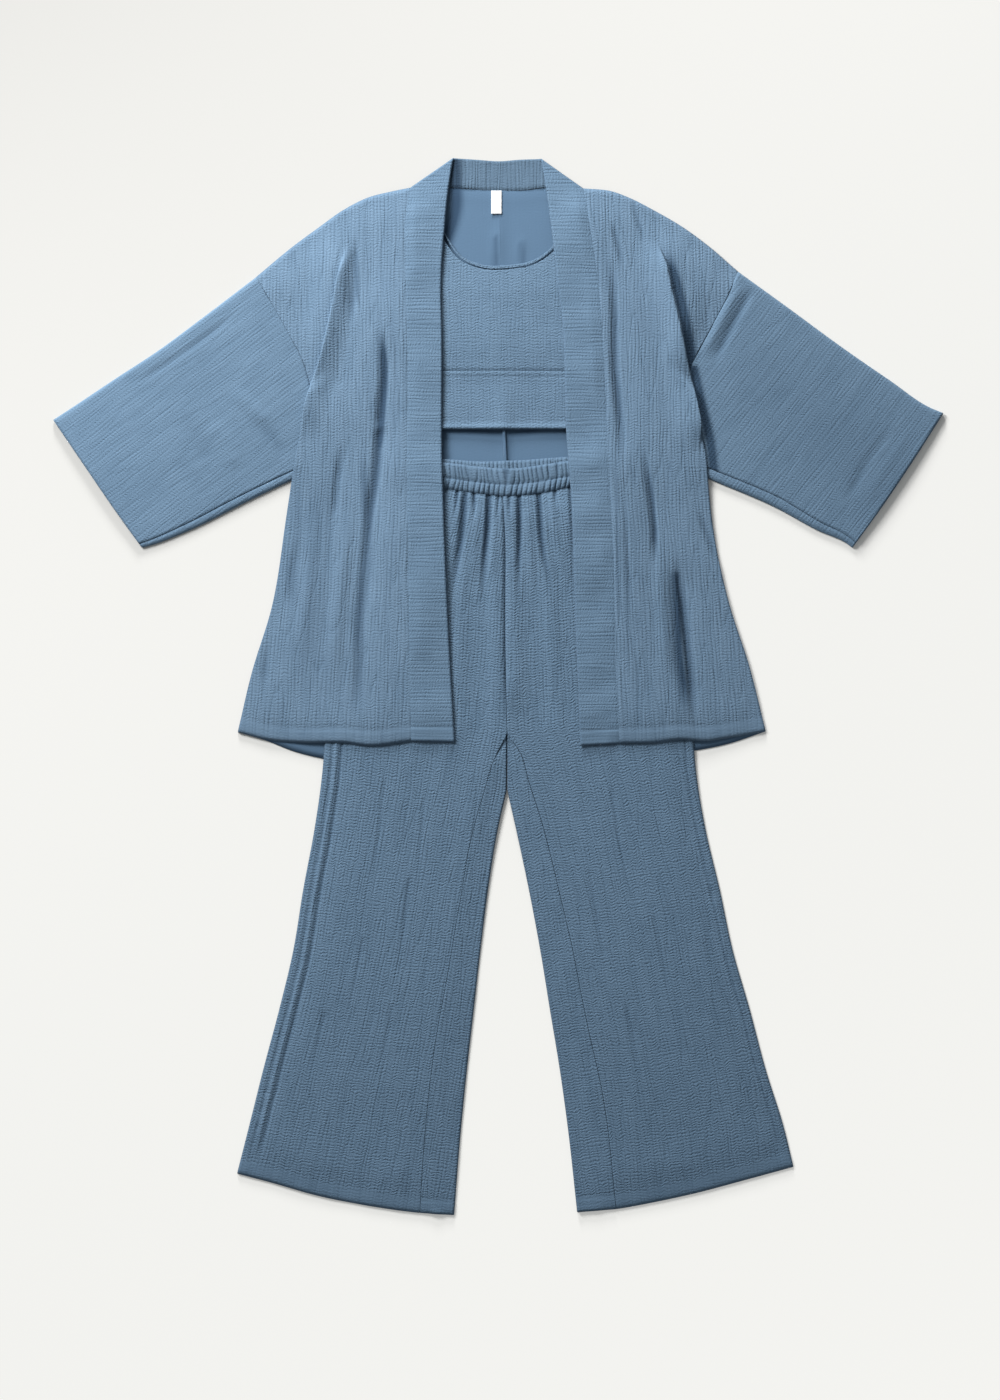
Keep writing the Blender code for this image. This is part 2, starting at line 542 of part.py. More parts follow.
def trouser_fronts(pile):
    """Gathered fronts, and the strip of each back that is turned round the inner leg."""
    for side, turn in (("left", 1), ("right", -1)):
        upper = curve(LINES["centre_front"], (0, 0.03, 0.08, 0.15, 0.24, 0.34, 0.46, 0.6, 0.73, 0.86, 1))
        inside = beside(join(upper, curve(LINES["inseam_" + side], INSEAM_ROWS)), -turn * SEAM / 2)
        share = np.concatenate([[0], np.cumsum(np.hypot(*np.diff(inside, axis=0).T))])
        outside = beside(curve(LINES["leg_outer_" + side], share / share[-1]), turn * PEEK)
        t = np.linspace(0, 1, 2 * GATHERS + 1)
        hem = np.array(LINES["leg_hem_" + side])
        seam_at = 4 if side == "left" else 1
        hem = curve(hem[:seam_at + 1] if side == "left" else hem[seam_at:], t)
        waist = curve(LINES["waist_seam_" + side], t)
        left, right = (outside, inside) if side == "left" else (inside, outside)
        plan = spread(t, waist - [0, SEAM], hem, left, right)
        points = plan.reshape(-1, 2)
        faces = upward(points, grid_faces(*plan.shape[:2]))
        down = np.clip((253 - points[:, 1]) / 950, 0, 1)
        column = np.tile(np.arange(len(t)), len(left))
        reach = np.where(column % 4 == 1, 0.26, 0.11) + 0.02 * (column % 3)
        crest = np.where(column % 2, GATHER_HEIGHT, 0) * np.exp(-((down / reach) ** 2))
        crest *= (0.35 + 0.65 * np.clip(down / 0.02, 0, 1)) * np.exp(-((points[:, 0] - 12) / 190) ** 4)
        air = loft(points, LEG_LOFT, [outside, waist, line("leg_hem_" + side)], 34)
        height = pile.rest(points, faces) + air + crest
        front = cloth("trouser_front_" + side, points, faces, height, CLOTH, GAUZE, pile)
        seam = curve(LINES["inseam_" + side], INSEAM_ROWS)[1:]
        rim = [(12, seam[0, 1] - 3), (12, -137), *LINES["leg_inner_" + side][1:]]
        rim = curve(rim, (INSEAM_ROWS[1:] - INSEAM_ROWS[1]) / (1 - INSEAM_ROWS[1]))
        seam, rim = beside(seam, turn * SEAM / 2), beside(rim, -turn * SEAM)
        strip("trouser_turn_" + side, rim, seam, (0, 0.5, 1),
              lambda p, s, t: 0.8 * np.sin(np.pi * s), CLOTH, GAUZE, pile, front)


def waistband(pile):
    """Elastic waistband in two ruffled rows, its back showing a little above its front."""
    for layer, top, columns, height in (("back", "waist_top_back", RUFFLES * 2 + 1, 1.2),
                                        ("front", "waist_top", RUFFLES * 4 + 1, RUFFLE_HEIGHT)):
        t = np.linspace(0, 1, columns)
        half = np.linspace(0, 1, columns // 2 + 1)
        left, right = (curve(LINES["waist_seam_" + side], half) for side in ("left", "right"))
        lower = np.concatenate([left, right[1:]]) + [0, SEAM if layer == "front" else 8]
        upper = curve(LINES[top], t)
        wave = 0.5 - 0.5 * np.cos(2 * np.pi * RUFFLES * t + 0.9 * np.sin(11 * t))
        rows, high = (0, 0.24, 0.5, 0.78, 1), (0.7, 1, 0.3, 1, 0.7)
        if layer == "back":
            rows, high = (0, 1), (1, 1)

        def under(points, share, long):
            level = np.interp(share, rows, high)
            return height * level * np.interp(long, t, wave) + (1.2 * level if layer == "front" else 0)

        strip("waistband_" + layer, upper, lower, rows, under, CLOTH, GAUZE, pile)


def fronts(pile):
    """Kimono fronts over the crop top, the trousers and the sleeves' roots, and their bands."""
    sewn = {}
    for side, turn in (("left", 1), ("right", -1)):
        folds = FOLDS["kimono_front_" + side]
        seam = line("band_seam_" + side)
        armhole = line("armhole_" + side)
        border = join(line("cover_" + side), line("side_" + side))
        hem = line("front_hem_" + side)
        hem = hem if side == "left" else hem[::-1]
        shoulder = line("shoulder_" + side)
        outline = ring(shoulder, beside(armhole, turn * SEAM / 2), border, hem,
                       beside(seam, -turn * SEAM / 2)[::-1])
        points, faces = panel(outline, folds)
        air = loft(points, FRONT_LOFT, [shoulder, border, hem])
        height = pile.rest(points, faces, 14, 0.97) + np.maximum(0, air + folded(points, folds))
        sewn[side] = cloth("kimono_front_" + side, points, faces, height, CLOTH, GAUZE, pile)
    for side, turn in (("left", 1), ("right", -1)):
        seam = line("band_seam_" + side)
        edge = curve(LINES["band_edge_" + side], np.linspace(0, 1, len(seam)))

        def under(points, share, long):
            ends = np.clip(np.minimum(long, 1 - long) / 0.04, 0, 1)
            return BAND_LOFT * (0.55 + 0.45 * np.sin(np.pi * (0.25 + 0.6 * (1 - share)))) * ends

        seam = beside(seam, turn * SEAM / 2)
        strip("band_" + side, edge, seam, (0, 0.35, 0.7, 1), under, DOUBLE, GAUZE, pile, sewn[side])


def label(pile):
    """Small woven label hanging from the neck seam, bare."""
    x0, x1, y0, y1 = LABEL_BOX
    columns = np.linspace(0, 1, 3)
    upper = np.array([(x0, y1), (x0, (y0 + y1) / 2), (x0, y0)])
    lower = np.array([(x1, y1), (x1, (y0 + y1) / 2), (x1, y0)])
    strip("neck_label", upper, lower, columns, flat, LABEL, WHITE, pile)


def main():
    for old in list(bpy.data.objects):
        bpy.data.objects.remove(old, do_unlink=True)
    pile = Pile()
    flat_back(pile)
    label(pile)
    neck_band(pile)
    sleeve("left", pile)
    sleeve("right", pile)
    crop_top(pile)
    trouser_backs(pile)
    trouser_fronts(pile)
    waistband(pile)
    fronts(pile)


main()
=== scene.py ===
"""Looks of a kimono pyjama set of crinkled double gauze, laid flat and seen from straight above.

Left and right are the viewer's. Tables are in millimetres, in the frame's X and Y; all else is in metres.
"""

import logging
from collections.abc import Callable
from dataclasses import dataclass, replace
from enum import Enum

import bmesh
import bpy
import numpy as np
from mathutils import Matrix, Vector
from mathutils.bvhtree import BVHTree


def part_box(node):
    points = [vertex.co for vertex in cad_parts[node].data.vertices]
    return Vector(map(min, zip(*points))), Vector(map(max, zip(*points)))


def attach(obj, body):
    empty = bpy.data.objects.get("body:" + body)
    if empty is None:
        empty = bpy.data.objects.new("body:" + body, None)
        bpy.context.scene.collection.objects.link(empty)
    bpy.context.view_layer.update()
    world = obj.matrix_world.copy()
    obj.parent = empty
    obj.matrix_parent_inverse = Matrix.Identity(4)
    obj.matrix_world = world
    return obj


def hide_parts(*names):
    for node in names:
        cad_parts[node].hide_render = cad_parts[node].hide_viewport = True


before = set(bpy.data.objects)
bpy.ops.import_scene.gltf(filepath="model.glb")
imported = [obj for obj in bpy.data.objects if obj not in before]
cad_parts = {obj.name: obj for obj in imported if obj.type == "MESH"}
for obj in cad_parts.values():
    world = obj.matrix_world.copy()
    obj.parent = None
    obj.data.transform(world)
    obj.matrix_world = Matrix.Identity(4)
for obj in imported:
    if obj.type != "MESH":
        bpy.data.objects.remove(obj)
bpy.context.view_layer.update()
LOG = logging.getLogger("set")
MM = 0.001
GAP = 0.0004
Array = np.ndarray


class Side(Enum):
    """Side of the set as seen from above."""

    LEFT = "left"
    RIGHT = "right"

    @property
    def turn(self) -> int:
        """Minus one for the left and one for the right, the way X runs."""
        return -1 if self is Side.LEFT else 1


class Grain(Enum):
    """Way that a panel's crinkle runs."""

    ALONG = "along"
    ACROSS = "across"
    CHECK = "check"
    SMOOTH = "smooth"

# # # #

From the listing above, output exactly the run of lines that starts with the line containing "zip(*points))), Vector(map(max, zip(*points)))" and ends with the line containing "for node in".

    return Vector(map(min, zip(*points))), Vector(map(max, zip(*points)))


def attach(obj, body):
    empty = bpy.data.objects.get("body:" + body)
    if empty is None:
        empty = bpy.data.objects.new("body:" + body, None)
        bpy.context.scene.collection.objects.link(empty)
    bpy.context.view_layer.update()
    world = obj.matrix_world.copy()
    obj.parent = empty
    obj.matrix_parent_inverse = Matrix.Identity(4)
    obj.matrix_world = world
    return obj


def hide_parts(*names):
    for node in names:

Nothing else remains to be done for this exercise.